The managing director and CEO of India’s second-largest private sector lender, ICICI Bank, has come under pressure after a blog containing a whistleblower’s letter came to light. On March 29, The Indian Express newspaper, too, alleged a possible nexus between the Videocon Group, Kochhar, and her husband Deepak Kochhar who is the founder of NuPower Renewables.

The report raises questions over a conflict of interest, pointing out that Venugopal Dhoot, chairman of Videocon, set up a company with Deepak Kochhar and secured loans from ICICI Bank. A few months after the loans were granted, Dhoot transferred the ownership to Deepak Kochhar and exited the firm. The issue is now being probed by investigating agencies, according to The Indian Express.
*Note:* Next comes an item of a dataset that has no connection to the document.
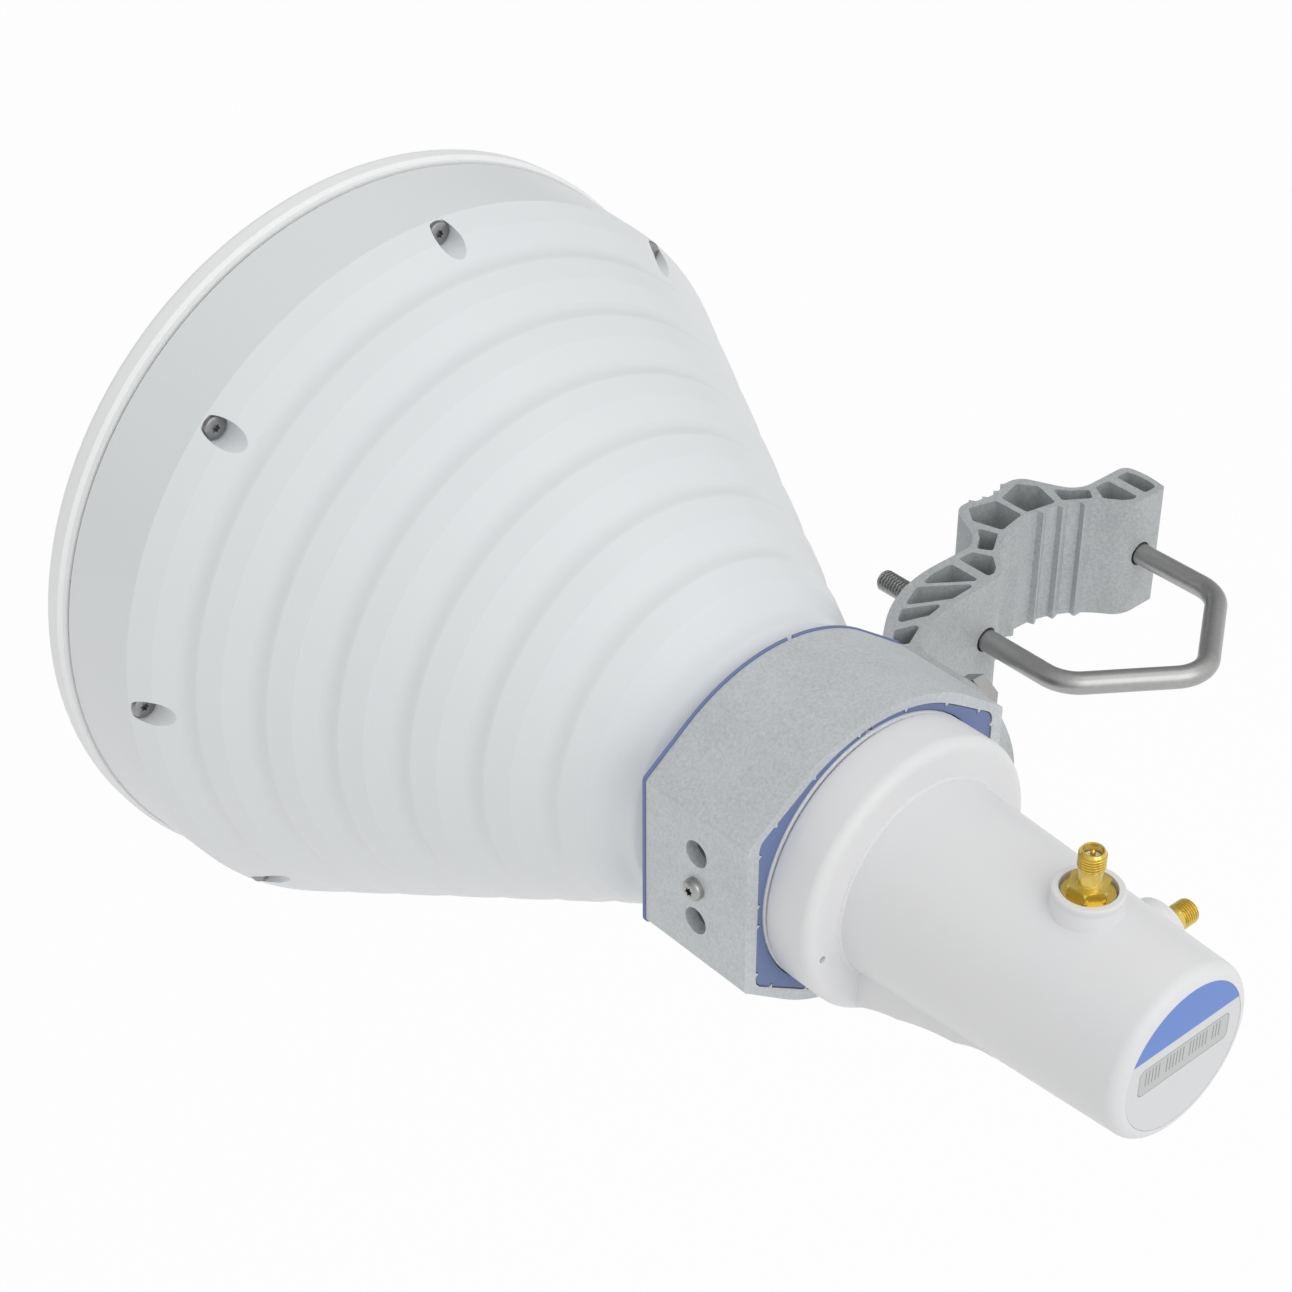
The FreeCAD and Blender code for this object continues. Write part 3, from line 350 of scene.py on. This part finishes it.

Kochhar’s association with ICICI is over three decades old. She began her career with the erstwhile ICICI Limited in 1984 and was later elevated to the board of directors of ICICI Bank in 2001. She took over as its head in 2009 and has been credited with strengthening the lender’s retail operations. 

The bank’s board has, meanwhile, mounted a robust defence in the Videocon loan issue. It said that Kochhar wasn’t the chairperson of the committee that granted the loans. It insists that the doubts being raised are just “malicious and unfounded rumours.”

The lender has clarified that loans of Rs40,000 crore ($6.14 billion) were granted to the firm as part of a deal with a consortium of 20 banks. ICICI Bank’s share in it was around Rs3,250 crore, less than 10% of the total, it said in a notice sent to exchanges on March 28. About 86% of this loan (Rs 2,810 crore) is yet to be repaid and the Videocon account was declared a non-performing asset in 2017 by ICICI Bank.

“The board has come to the conclusion that there is no question of any quid pro quo/nepotism/conflict of interest as is being alleged in various rumours…Given this architecture (bank’s credit assessment process), no individual employee, whatever may be his or her position, has the ability to influence the credit decision at the bank,” it added.

Earlier this month, Kochhar was summoned by investigative agencies in connection with the probe into the $2 billion Punjab National Bank fraud case. A recent spike in the number of fraud exposés in India has taken the wind out of the Indian banking ecosystem, already saddled with a gigantic bad-loan pile of Rs9.5 lakh crore.

It is now to be seen how investors react to this latest episode involving Kochhar as the Indian stock markets are closed till April 02.